TASK DIRECTIONS:
Output exactly the lines that run from the line containing "for number in" through the line containing "record = json.load(file)", with both ends included.

GIVEN DATA:

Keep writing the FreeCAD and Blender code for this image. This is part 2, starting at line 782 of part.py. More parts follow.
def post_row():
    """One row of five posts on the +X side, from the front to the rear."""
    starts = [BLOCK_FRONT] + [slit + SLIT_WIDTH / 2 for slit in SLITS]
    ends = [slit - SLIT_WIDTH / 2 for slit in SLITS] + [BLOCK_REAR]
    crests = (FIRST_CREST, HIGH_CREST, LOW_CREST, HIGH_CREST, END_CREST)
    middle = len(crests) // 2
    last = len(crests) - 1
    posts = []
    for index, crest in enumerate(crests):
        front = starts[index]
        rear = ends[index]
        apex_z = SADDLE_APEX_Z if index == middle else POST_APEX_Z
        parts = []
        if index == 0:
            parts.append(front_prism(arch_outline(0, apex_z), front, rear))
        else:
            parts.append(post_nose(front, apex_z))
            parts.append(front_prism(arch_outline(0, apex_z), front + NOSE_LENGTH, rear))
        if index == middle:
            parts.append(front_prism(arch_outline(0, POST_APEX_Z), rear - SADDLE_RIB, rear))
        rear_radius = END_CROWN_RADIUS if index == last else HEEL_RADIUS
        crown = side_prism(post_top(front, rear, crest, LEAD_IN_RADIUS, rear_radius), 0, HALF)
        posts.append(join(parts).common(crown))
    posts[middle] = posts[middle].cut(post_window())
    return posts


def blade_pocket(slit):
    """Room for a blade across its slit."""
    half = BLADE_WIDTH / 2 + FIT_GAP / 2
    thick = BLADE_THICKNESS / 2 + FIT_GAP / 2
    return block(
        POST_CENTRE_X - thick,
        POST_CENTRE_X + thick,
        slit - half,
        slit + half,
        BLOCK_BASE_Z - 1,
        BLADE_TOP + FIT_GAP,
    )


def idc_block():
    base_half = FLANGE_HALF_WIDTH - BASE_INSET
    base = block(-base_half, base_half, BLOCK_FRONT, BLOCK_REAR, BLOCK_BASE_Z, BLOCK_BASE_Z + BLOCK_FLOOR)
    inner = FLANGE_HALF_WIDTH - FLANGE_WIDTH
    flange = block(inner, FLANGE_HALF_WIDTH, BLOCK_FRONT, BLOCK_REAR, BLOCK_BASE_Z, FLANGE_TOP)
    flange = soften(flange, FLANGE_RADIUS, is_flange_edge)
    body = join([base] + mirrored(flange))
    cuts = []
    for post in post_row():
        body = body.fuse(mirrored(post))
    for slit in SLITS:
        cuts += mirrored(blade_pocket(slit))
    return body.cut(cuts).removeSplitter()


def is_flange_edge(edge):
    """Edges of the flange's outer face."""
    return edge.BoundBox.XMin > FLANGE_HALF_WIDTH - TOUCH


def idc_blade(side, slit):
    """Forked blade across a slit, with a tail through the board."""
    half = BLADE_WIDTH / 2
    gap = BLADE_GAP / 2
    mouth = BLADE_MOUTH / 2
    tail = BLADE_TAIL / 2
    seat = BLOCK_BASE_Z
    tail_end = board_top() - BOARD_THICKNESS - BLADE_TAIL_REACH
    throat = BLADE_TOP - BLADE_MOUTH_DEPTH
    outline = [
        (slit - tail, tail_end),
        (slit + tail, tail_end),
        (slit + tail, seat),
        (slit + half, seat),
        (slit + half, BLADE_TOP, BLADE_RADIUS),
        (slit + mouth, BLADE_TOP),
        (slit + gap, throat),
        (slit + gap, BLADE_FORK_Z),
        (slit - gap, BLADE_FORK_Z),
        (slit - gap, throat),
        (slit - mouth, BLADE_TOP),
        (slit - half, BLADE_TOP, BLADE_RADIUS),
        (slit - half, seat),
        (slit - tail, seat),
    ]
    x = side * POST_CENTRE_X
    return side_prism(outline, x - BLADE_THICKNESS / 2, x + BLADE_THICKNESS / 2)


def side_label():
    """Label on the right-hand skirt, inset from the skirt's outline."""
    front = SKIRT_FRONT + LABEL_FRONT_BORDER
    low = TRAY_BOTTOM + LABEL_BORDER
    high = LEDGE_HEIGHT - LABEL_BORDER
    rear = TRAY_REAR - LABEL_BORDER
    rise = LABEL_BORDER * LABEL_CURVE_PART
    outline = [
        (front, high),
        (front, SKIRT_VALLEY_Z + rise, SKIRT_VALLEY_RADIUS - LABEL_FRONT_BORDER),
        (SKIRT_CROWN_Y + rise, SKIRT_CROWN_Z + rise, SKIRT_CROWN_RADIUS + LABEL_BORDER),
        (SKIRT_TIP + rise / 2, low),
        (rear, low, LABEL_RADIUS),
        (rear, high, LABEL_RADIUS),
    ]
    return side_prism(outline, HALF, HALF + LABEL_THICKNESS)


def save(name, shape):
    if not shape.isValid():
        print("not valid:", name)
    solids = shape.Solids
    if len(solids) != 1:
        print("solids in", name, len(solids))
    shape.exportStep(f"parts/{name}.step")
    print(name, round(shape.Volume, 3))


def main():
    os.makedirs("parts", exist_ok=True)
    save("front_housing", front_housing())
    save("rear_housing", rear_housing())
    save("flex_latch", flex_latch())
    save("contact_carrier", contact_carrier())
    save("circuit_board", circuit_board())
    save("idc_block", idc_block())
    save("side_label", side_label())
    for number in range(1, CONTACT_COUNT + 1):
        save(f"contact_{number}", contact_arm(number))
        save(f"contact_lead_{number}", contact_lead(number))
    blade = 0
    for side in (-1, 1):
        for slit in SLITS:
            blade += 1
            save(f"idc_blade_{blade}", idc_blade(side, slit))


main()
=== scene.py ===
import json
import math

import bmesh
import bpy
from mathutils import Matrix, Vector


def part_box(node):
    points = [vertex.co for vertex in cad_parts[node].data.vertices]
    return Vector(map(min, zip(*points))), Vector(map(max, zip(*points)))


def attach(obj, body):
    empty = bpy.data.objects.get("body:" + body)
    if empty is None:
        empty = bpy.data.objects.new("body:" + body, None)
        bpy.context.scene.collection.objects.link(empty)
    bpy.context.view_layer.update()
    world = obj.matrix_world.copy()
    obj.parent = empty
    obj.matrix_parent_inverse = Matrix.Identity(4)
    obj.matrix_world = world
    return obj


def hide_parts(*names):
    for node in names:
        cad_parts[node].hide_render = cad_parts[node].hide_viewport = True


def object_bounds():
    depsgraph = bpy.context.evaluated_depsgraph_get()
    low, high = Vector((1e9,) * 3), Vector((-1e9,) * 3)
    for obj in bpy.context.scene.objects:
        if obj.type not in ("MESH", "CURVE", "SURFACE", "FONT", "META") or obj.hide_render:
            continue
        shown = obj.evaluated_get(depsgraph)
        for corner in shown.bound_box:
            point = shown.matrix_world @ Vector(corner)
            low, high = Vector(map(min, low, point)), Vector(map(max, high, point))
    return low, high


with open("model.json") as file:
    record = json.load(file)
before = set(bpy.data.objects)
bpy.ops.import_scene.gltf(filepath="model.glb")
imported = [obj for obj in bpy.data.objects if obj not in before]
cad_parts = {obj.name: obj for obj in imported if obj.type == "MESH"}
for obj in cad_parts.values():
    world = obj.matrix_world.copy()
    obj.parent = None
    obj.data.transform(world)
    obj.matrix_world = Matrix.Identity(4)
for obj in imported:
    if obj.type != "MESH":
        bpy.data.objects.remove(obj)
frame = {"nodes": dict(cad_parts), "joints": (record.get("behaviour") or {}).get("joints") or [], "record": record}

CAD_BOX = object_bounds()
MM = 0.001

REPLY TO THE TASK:
    for number in range(1, CONTACT_COUNT + 1):
        save(f"contact_{number}", contact_arm(number))
        save(f"contact_lead_{number}", contact_lead(number))
    blade = 0
    for side in (-1, 1):
        for slit in SLITS:
            blade += 1
            save(f"idc_blade_{blade}", idc_blade(side, slit))


main()
=== scene.py ===
import json
import math

import bmesh
import bpy
from mathutils import Matrix, Vector


def part_box(node):
    points = [vertex.co for vertex in cad_parts[node].data.vertices]
    return Vector(map(min, zip(*points))), Vector(map(max, zip(*points)))


def attach(obj, body):
    empty = bpy.data.objects.get("body:" + body)
    if empty is None:
        empty = bpy.data.objects.new("body:" + body, None)
        bpy.context.scene.collection.objects.link(empty)
    bpy.context.view_layer.update()
    world = obj.matrix_world.copy()
    obj.parent = empty
    obj.matrix_parent_inverse = Matrix.Identity(4)
    obj.matrix_world = world
    return obj


def hide_parts(*names):
    for node in names:
        cad_parts[node].hide_render = cad_parts[node].hide_viewport = True


def object_bounds():
    depsgraph = bpy.context.evaluated_depsgraph_get()
    low, high = Vector((1e9,) * 3), Vector((-1e9,) * 3)
    for obj in bpy.context.scene.objects:
        if obj.type not in ("MESH", "CURVE", "SURFACE", "FONT", "META") or obj.hide_render:
            continue
        shown = obj.evaluated_get(depsgraph)
        for corner in shown.bound_box:
            point = shown.matrix_world @ Vector(corner)
            low, high = Vector(map(min, low, point)), Vector(map(max, high, point))
    return low, high


with open("model.json") as file:
    record = json.load(file)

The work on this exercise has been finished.